Written problem →
The lines to print start at the one containing "for node, shape" and end at the one containing "bpy.context.scene.collection.objects.link(empty)"; print them exactly, ends included, and only them.

Supplied information →
□ □ □ □ □ □ □
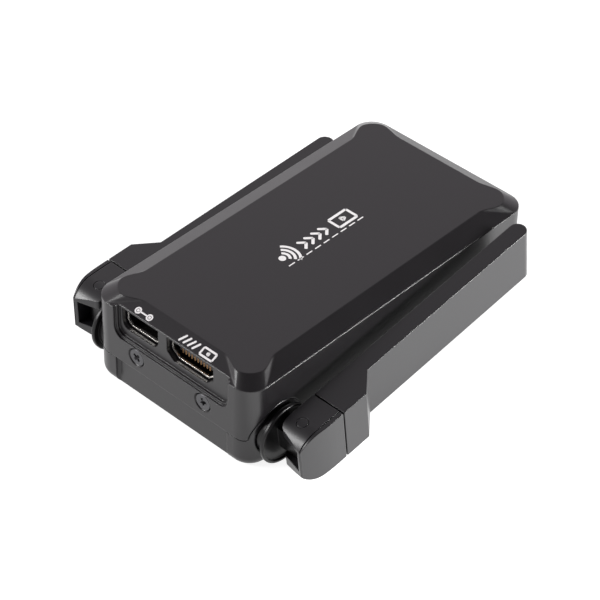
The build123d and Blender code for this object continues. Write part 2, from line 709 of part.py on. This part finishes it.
def pin_plugs():
    """Two plugs over the pin's ends, flush with the knuckle."""
    rods = [rod_z(PIN_CAP_R - 0.12, sign * PIN_HALF, sign * 20, PIN_X, PIN_Y) for sign in (1, -1)]
    return group(rod & knuckle_blank() for rod in rods)


def blade_plan():
    """Plan of root and blade; the free end is fully round."""
    y_front = SPLIT_Y + SPLIT_GAP / 2
    r = BLADE_END_R
    end = BLADE_END_Y
    k = r * (1 - cos(radians(45)))
    return make_face(
        Line((ANT_IN, y_front), (ANT_IN, end - r))
        + ThreePointArc((ANT_IN, end - r), (ANT_IN + k, end - k), (ANT_IN + r, end))
        + Line((ANT_IN + r, end), (ANT_THIN - r, end))
        + ThreePointArc((ANT_THIN - r, end), (ANT_THIN - k, end - k), (ANT_THIN, end - r))
        + Line((ANT_THIN, end - r), (ANT_THIN, STEP_END_Y))
        + Line((ANT_THIN, STEP_END_Y), (ANT_THICK, STEP_START_Y))
        + Line((ANT_THICK, STEP_START_Y), (ANT_THICK, y_front))
        + Line((ANT_THICK, y_front), (ANT_IN, y_front))
    )


def blade_blank():
    return extrude(blade_plan(), ANT_HALF, both=True)


def blade_room(margin, x0, x1):
    """Block inside the blade, margin in from its edges, between two depths."""
    return block(x0, x1, SPLIT_Y + 1.6 + margin, BLADE_END_Y - 1.6 - margin,
                 -ANT_HALF + margin, ANT_HALF - margin)


def blade_shell():
    """Outer shell of root and blade, open towards the housing."""
    shell = blade_blank() - root_studs()
    shell -= blade_room(LID_INSET - 0.15, ANT_IN - 1, ANT_IN + LID_THICKNESS + 0.1)
    shell -= blade_room(LID_INSET + 1.0, ANT_IN, ANT_THIN - BLADE_WALL)
    return shell - block(ANT_IN, ANT_THICK - 1.6, SPLIT_Y + 4.0, STEP_START_Y - 0.6,
                         -ANT_HALF + 2.4, ANT_HALF - 2.4)


def blade_lid():
    lid = blade_room(LID_INSET, ANT_IN, ANT_IN + LID_THICKNESS)
    return fillet(lid.edges().filter_by(Axis.X), 0.6)


def radiator_board():
    x = ANT_IN + LID_THICKNESS + 0.5
    return blade_room(LID_INSET + 1.3, x, x + 0.8)


def root_studs():
    """Two dowels that tie the blade's root to the knuckle."""
    return group(rod_y(0.9, SPLIT_Y - 4.0, SPLIT_Y + 2.3, 35.3, z) for z in (-4.6, 4.6))


def build():
    os.makedirs("parts", exist_ok=True)
    save(top_cover(), "top_cover")
    save(base_frame(), "base_frame")
    save(front_screws(), "front_screws")
    save(mount_plate(), "mount_plate")
    save(plate_screws(), "plate_screws")
    save(mount_bush(), "mount_bush")
    save(main_board(), "main_board")
    save(radio_board(), "radio_board")
    save(board_spacers(), "board_spacers")
    save(board_screws(), "board_screws")
    save(radio_shields(), "radio_shields")
    save(radio_chips(), "radio_chips")
    save(processor_chips(), "processor_chips")
    save(thermal_pad(), "thermal_pad")
    save(heat_spreader(), "heat_spreader")
    for kind in ("video", "control"):
        save(port_shell(kind), f"{kind}_port_shell")
        save(port_core(kind), f"{kind}_port_core")
    save(link_button(), "link_button")
    save(switch_block(), "link_switch")
    save(status_lights(), "status_lights")
    save(lead_plugs(), "lead_plugs")
    for side, sign in (("right", 1), ("left", -1)):
        save(antenna_lead(sign), f"{side}_antenna_lead")
        for node, shape in (
            ("swivel_disc", swivel_disc()),
            ("friction_washer", friction_washer()),
            ("retaining_nut", retaining_nut()),
            ("knuckle", knuckle()),
            ("knuckle_cap", knuckle_cap()),
            ("hinge_pin", hinge_pin()),
            ("pin_plugs", pin_plugs()),
            ("root_studs", root_studs()),
            ("blade_shell", blade_shell()),
            ("blade_lid", blade_lid()),
            ("radiator_board", radiator_board()),
        ):
            save(swivel_to_frame(shape, side), f"{side}_{node}")


build()
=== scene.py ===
import json
import math

import bpy
from mathutils import Matrix, Quaternion, Vector


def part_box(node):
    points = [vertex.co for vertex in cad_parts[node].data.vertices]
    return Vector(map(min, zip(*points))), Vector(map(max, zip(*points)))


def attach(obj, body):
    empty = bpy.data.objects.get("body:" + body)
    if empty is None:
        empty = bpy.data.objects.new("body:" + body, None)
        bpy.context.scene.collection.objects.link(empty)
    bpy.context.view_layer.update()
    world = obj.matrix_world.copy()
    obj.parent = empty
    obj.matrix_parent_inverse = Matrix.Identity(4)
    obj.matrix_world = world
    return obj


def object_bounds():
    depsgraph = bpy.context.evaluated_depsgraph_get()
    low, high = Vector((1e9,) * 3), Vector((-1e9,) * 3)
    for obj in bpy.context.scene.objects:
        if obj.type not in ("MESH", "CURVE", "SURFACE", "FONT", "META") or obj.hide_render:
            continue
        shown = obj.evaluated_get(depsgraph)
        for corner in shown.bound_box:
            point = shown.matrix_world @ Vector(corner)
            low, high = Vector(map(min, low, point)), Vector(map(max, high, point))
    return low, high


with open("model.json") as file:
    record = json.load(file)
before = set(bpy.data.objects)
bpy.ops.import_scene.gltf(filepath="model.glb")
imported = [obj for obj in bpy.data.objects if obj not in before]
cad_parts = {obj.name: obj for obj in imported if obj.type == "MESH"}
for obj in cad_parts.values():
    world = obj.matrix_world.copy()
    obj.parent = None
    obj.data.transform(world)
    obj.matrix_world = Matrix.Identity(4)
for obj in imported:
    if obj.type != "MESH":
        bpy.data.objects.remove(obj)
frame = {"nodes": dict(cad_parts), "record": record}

MM = 0.001
THREAD_RADIUS = 3.175     # quarter-inch camera thread, in millimetres
THREAD_PITCH = 1.27
THREAD_TURNS = 3
CONTACTS = 10
CONTACT_PITCH = 1.0
INK_THICKNESS = 0.03
LAMP_AIM = (0, 0, 0.01)   # metres, inside the housing

cad_low, cad_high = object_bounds()
record = frame["record"]


# ---- shader maths ----------------------------------------------------------------------
class Value:
    """A number that changes over a surface; sums and products add Math nodes."""

    def __init__(self, recipe, socket):
        self.recipe = recipe
        self.socket = socket

    def _math(self, operation, *terms):
        return self.recipe.node("ShaderNodeMath", {"operation": operation},
                                dict(enumerate(terms)))

    def __add__(self, other):
        return self._math("ADD", self, other)

    def __sub__(self, other):
        return self._math("SUBTRACT", self, other)

    def __rsub__(self, other):
        return self._math("SUBTRACT", other, self)

    def __mul__(self, other):
        return self._math("MULTIPLY", self, other)

    def __truediv__(self, other):
        return self._math("DIVIDE", self, other)

    def above(self, edge):
        return self._math("GREATER_THAN", self, edge)

    __radd__ = __add__
    __rmul__ = __mul__


class Recipe:
    """One material: its principled shader, its coordinates and the nodes that feed them."""

    def __init__(self, name, **fixed):
        self.material = bpy.data.materials.new(name)
        self.material.use_nodes = True
        self.tree = self.material.node_tree
        self.shader = self.tree.nodes["Principled BSDF"]
        for socket, value in fixed.items():
            self.shader.inputs[socket.replace("_", " ")].default_value = value
        self.place = self.node("ShaderNodeTexCoord", output="Object")

    def node(self, kind, settings=None, inputs=None, output=0):
        made = self.tree.nodes.new(kind)
        for name, value in (settings or {}).items():
            if name == "stops":
                self._set_stops(made.color_ramp, value)
            else:
                setattr(made, name, value)
        for name, value in (inputs or {}).items():
            if isinstance(value, Value):
                self.tree.links.new(value.socket, made.inputs[name])
            else:
                made.inputs[name].default_value = value
        return Value(self, made.outputs[output])

    def _set_stops(self, ramp, stops):
        while len(ramp.elements) < len(stops):
            ramp.elements.new(0.5)
        for element, (position, shade) in zip(ramp.elements, stops):
            element.position = position
            element.color = (shade, shade, shade, 1.0)

    def feed(self, socket, value):
        self.tree.links.new(value.socket, self.shader.inputs[socket])

    def noise(self, size_mm, detail=2.0, roughness=0.5, at=None):
        """Noise from 0 to 1 whose features are about size_mm across."""
        return self.node("ShaderNodeTexNoise", inputs={
            "Vector": at or self.place, "Scale": 1.0 / (size_mm * MM),
            "Detail": detail, "Roughness": roughness})

    def ramp(self, value, *stops):
        return self.node("ShaderNodeValToRGB", {"stops": stops}, {"Fac": value})

    def mix(self, factor, low, high):
        """Colour between low and high."""
        return self.node("ShaderNodeMix", {"data_type": "RGBA"},
                         {"Factor": factor, 6: low, 7: high}, output=2)

    def bump(self, height, depth_mm, edge_mm=0.0):
        """Surface relief; edge_mm also breaks every sharp edge by that much."""
        inputs = {"Height": height, "Distance": depth_mm * MM}
        if edge_mm:
            inputs["Normal"] = self.node("ShaderNodeBevel", {"samples": 6},
                                         {"Radius": edge_mm * MM})
        self.feed("Normal", self.node("ShaderNodeBump", inputs=inputs))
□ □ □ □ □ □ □
The answer →
        for node, shape in (
            ("swivel_disc", swivel_disc()),
            ("friction_washer", friction_washer()),
            ("retaining_nut", retaining_nut()),
            ("knuckle", knuckle()),
            ("knuckle_cap", knuckle_cap()),
            ("hinge_pin", hinge_pin()),
            ("pin_plugs", pin_plugs()),
            ("root_studs", root_studs()),
            ("blade_shell", blade_shell()),
            ("blade_lid", blade_lid()),
            ("radiator_board", radiator_board()),
        ):
            save(swivel_to_frame(shape, side), f"{side}_{node}")


build()
=== scene.py ===
import json
import math

import bpy
from mathutils import Matrix, Quaternion, Vector


def part_box(node):
    points = [vertex.co for vertex in cad_parts[node].data.vertices]
    return Vector(map(min, zip(*points))), Vector(map(max, zip(*points)))


def attach(obj, body):
    empty = bpy.data.objects.get("body:" + body)
    if empty is None:
        empty = bpy.data.objects.new("body:" + body, None)
        bpy.context.scene.collection.objects.link(empty)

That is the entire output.